Kampung ini dihuni oleh puluhan kepala keluarga asli Selayar. Mereka bekerja sebagai petani dan pedagang. Tanaman yang mereka usahakan antara lain cokelat dan sayur-mayur. Di antara mereka ada pula yang menjadi pengusaha angkutan. Dan nampaknya penghidupan mereka di tanah rantauan ini cukup mapan sehingga setelah kerusuhan reda, ada beberapa orang yang pada mulanya kembali ke Selayar di awal kerusuhan, kembali lagi ke Seram.

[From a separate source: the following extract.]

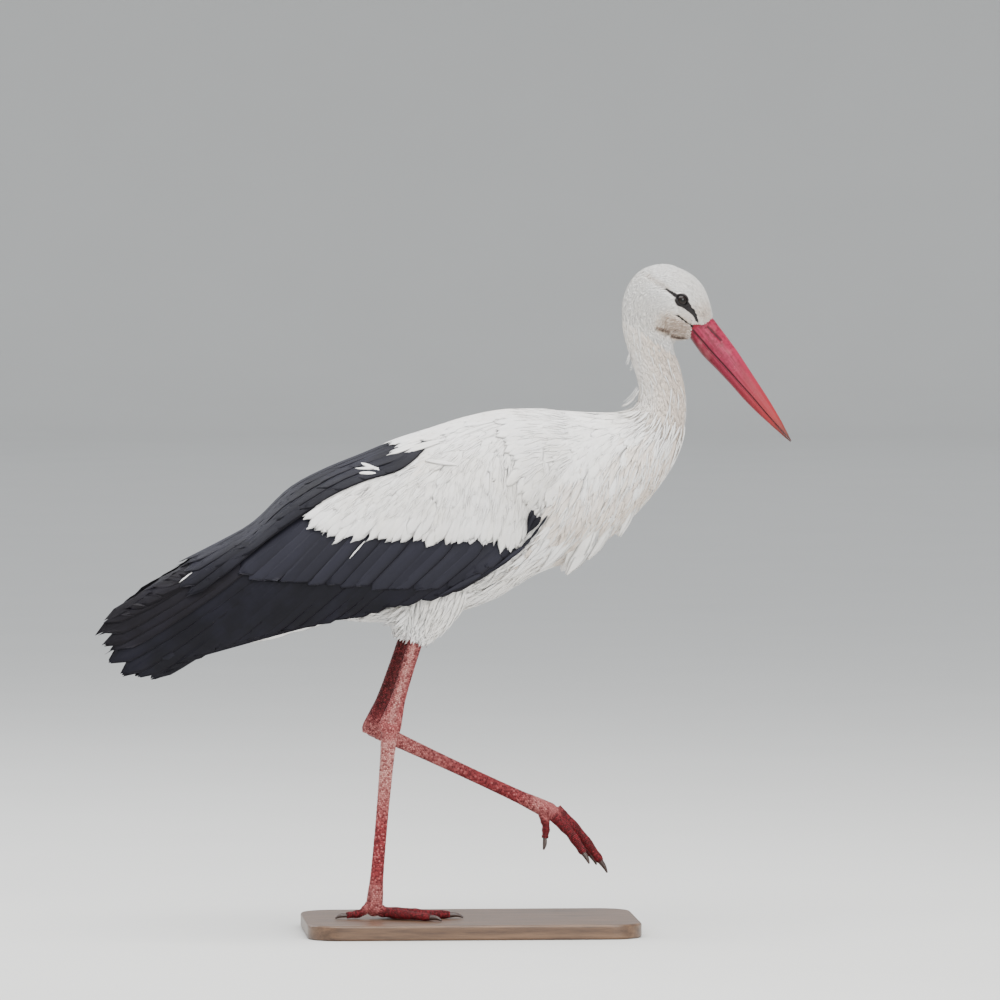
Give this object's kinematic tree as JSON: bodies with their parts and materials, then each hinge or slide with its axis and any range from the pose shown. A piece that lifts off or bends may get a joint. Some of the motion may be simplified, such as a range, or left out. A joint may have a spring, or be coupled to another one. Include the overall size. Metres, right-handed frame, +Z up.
{
  "type": "white stork model",
  "caption": "Life-size white stork in mid stride on one leg, black flight feathers, red bill and legs, on a flat display base.",
  "frame": {"origin": "centre of the underside of the display base", "axes": "+X forward towards the bill, +Y to the bird's left, +Z up"},
  "size_m": [0.8325, 0.24, 0.8029],
  "materials": {
    "white_feathers": "soft matt contour feathers, off-white with grey and buff tones",
    "black_feathers": "stiff flight feathers, black with a faint blue-purple gloss",
    "bill_horn": "satin red horn, browner at the tip",
    "leg_skin": "red scaly skin with pale dust near the ankle",
    "claw_horn": "dark blunt claws",
    "eye_gloss": "polished dark brown eye",
    "base_wood": "dark stained board with satin varnish"
  },
  "bodies": {
    "root": {"head": "white_feathers", "neck_upper": "white_feathers", "neck_lower": "white_feathers", "trunk": "white_feathers", "breast_plumes": "white_feathers", "tail": "white_feathers", "right_thigh": "white_feathers", "left_thigh": "white_feathers", "wing_left_coverts": "white_feathers", "wing_right_coverts": "white_feathers", "wing_left_scapulars": "black_feathers", "wing_right_scapulars": "black_feathers", "wing_left_secondaries": "black_feathers", "wing_right_secondaries": "black_feathers", "wing_left_primaries": "black_feathers", "wing_right_primaries": "black_feathers", "bill_upper": "bill_horn", "bill_lower": "bill_horn", "eye_left": "eye_gloss", "eye_right": "eye_gloss", "right_shank": "leg_skin", "right_tarsus": "leg_skin", "right_hallux": "leg_skin", "right_inner_toe": "leg_skin", "right_middle_toe": "leg_skin", "right_outer_toe": "leg_skin", "left_shank": "leg_skin", "left_tarsus": "leg_skin", "left_hallux": "leg_skin", "left_inner_toe": "leg_skin", "left_middle_toe": "leg_skin", "left_outer_toe": "leg_skin", "right_hallux_claw": "claw_horn", "right_inner_toe_claw": "claw_horn", "right_middle_toe_claw": "claw_horn", "right_outer_toe_claw": "claw_horn", "left_hallux_claw": "claw_horn", "left_inner_toe_claw": "claw_horn", "left_middle_toe_claw": "claw_horn", "left_outer_toe_claw": "claw_horn", "stand_base": "base_wood"}
  },
  "joints": []
}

Ketika kami sekeluarga pindah ke Kilo dua belas, kami masih sering mengunjungi keluarga kami di Kilo Tujuh pada hari-hari libur atau setiap ada kenduri seperti pesta khitanan atau pesta pernikahan. Di malam minggu biasanya diadakan pertandingan bulu tangkis berhadiah di kampung Kilo tujuh. Aku sendiri menghabiskan waktu sepuasku berenang dan main kapal-kapalan gaba-gaba di kali bersama anak-anak lain. Kali kecil yang mengalir memotong tengah kampung ini airnya sangat jernih, karena disaring secara alamiah oleh pasir dan kerikil-kerikil sebesar biji kelereng di dasar kali. Tempat mandi dan mencuci dibikinkan atap dari seng.

Sedikit atau banyak, Kilo Tujuh adalah salah satu fragmen yang telah menyimpan kenangan dalam hidupku dan juga tentunya bagi orang-orang Selayar yang pernah tinggal di sana. Kerusuhan, konflik SARA dan ada juga yang bilang, Perang agama, yang entah disulut oleh siapa, telah banyak mengubah keadaan kampung itu menjadi sepi. Sementara bagi yang bertahan, setiap saat harus senantiasa waspada bila pecah lagi kerusuhan.

Aku sendiri tak tahu kapan akan kembali ke sana. Mungkin aku akan pulang untuk mencium segepok Tanah tempat musuh moyangku yang turut membesarkanku itu, atau sekedar mencari sendok kecilku yang ditelan air bah ketika terjadi banjir di Kilo Tujuh.